China’s “reform era” can be divided into two different phases punctuated by the June 4 massacre of 1989, which brought a premature end to the healthy trend of political liberalisation inspired by democratic aspiration. Following the massacre, and in the wake of the collapse of communism in the former Soviet Union and Eastern Europe, the CCP led by Deng Xiaoping took two resolute measures for survival: a ruthless purge of democratic forces in society and within the CCP on the one hand and accelerated introduction of “market economy” on the other. With the aid of capital, technology and consumer markets, facilitated by globalisation, China rapidly evolved into a new order of market Leninism, a useful term coined by New York Times correspondent Nicholas Kristof in which the Leninist party-state is sustained by the combination of relatively free-market economics and autocratic one-party rule. (5) In other words, it is an astonishing paradox, putting together previously incompatible elements of both capitalism and communism, the latter of which by definition aims at eliminating capitalism. To the surprise of many throughout the world, this strange hybrid has produced an economic dynamism parasitic on the exceptionally low cost of productive factors, the expanding global market and the expansion of imported and indigenous technologies and expertise. The enormous wealth generated by this new prosperity has provided greater incentive for Chinese communist power holders to hang on to power and more resources to co-opt other social groups and repress the opposition. The result is a transition to and consolidation of “power elite capitalism (quangui zibenzhuyi)”, in which the capitalism is dominated by the communist bureaucracy, leading to rapid, sustained economic growth on the one hand and endemic corruption, striking social inequalities, ecological degeneration and political repression on the other.  This unexpected outcome has disheartened many democracy supporters who fear that China’s transition is “trapped” in a “resilient authoritarianism” which could be maintained for the foreseeable future. (6)

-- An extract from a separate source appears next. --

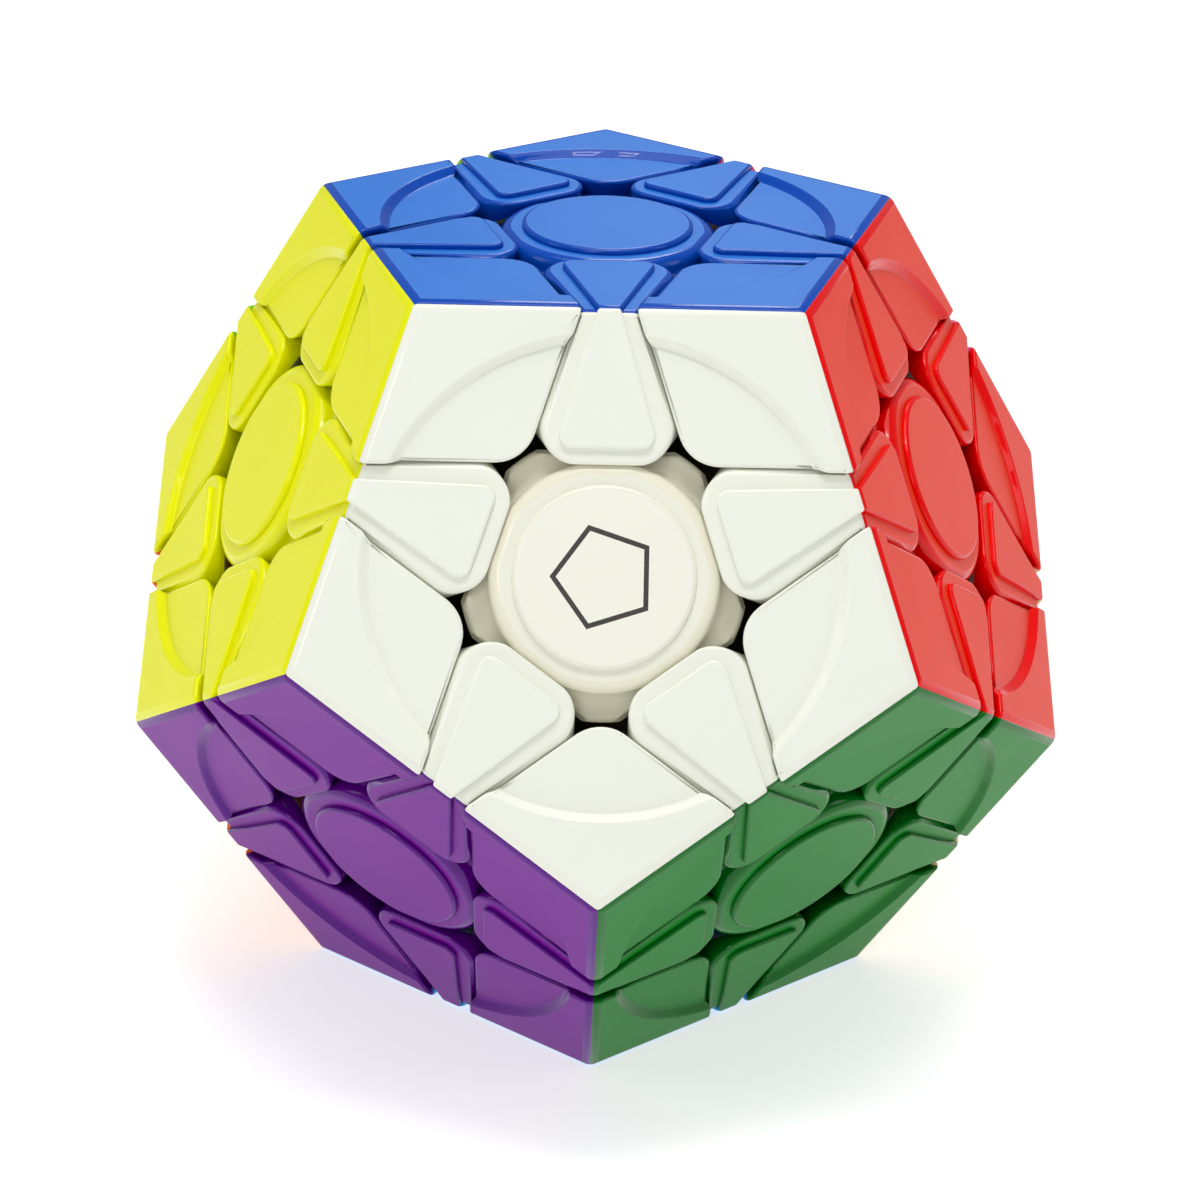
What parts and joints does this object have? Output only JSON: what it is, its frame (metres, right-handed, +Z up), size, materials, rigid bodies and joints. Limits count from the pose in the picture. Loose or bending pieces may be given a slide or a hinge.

However, because it has produced both acute social tensions beyond management and the new social and political forces challenging the one-party dictatorship, market Leninism’s resilience may prove to be limited, especially when facing concurrent economic downturn and deep social unrest. The social tensions have led to an amorphous but increasingly powerful wave of “rights defence movements” mentioned above. The most promising new political force engendered by market Leninism in China is the formation of a liberal camp in the late 1990s, consisting of at least six distinctive but partially overlapping categories: liberal intellectuals, democracy movement activists, liberals within the CCP, Christian liberals, human rights lawyers and grassroots rights activists. (7) Each of these groups propounded liberalism from its own perspectives through publications and speeches, took part in a variety of social and political activities for the cause of democracy, sometimes expressed mutual support for one another when persecuted by the party-state, and occasionally joined in issuing joint petitions or open letters on the internet to express their shared concerns or demands for democratic changes. …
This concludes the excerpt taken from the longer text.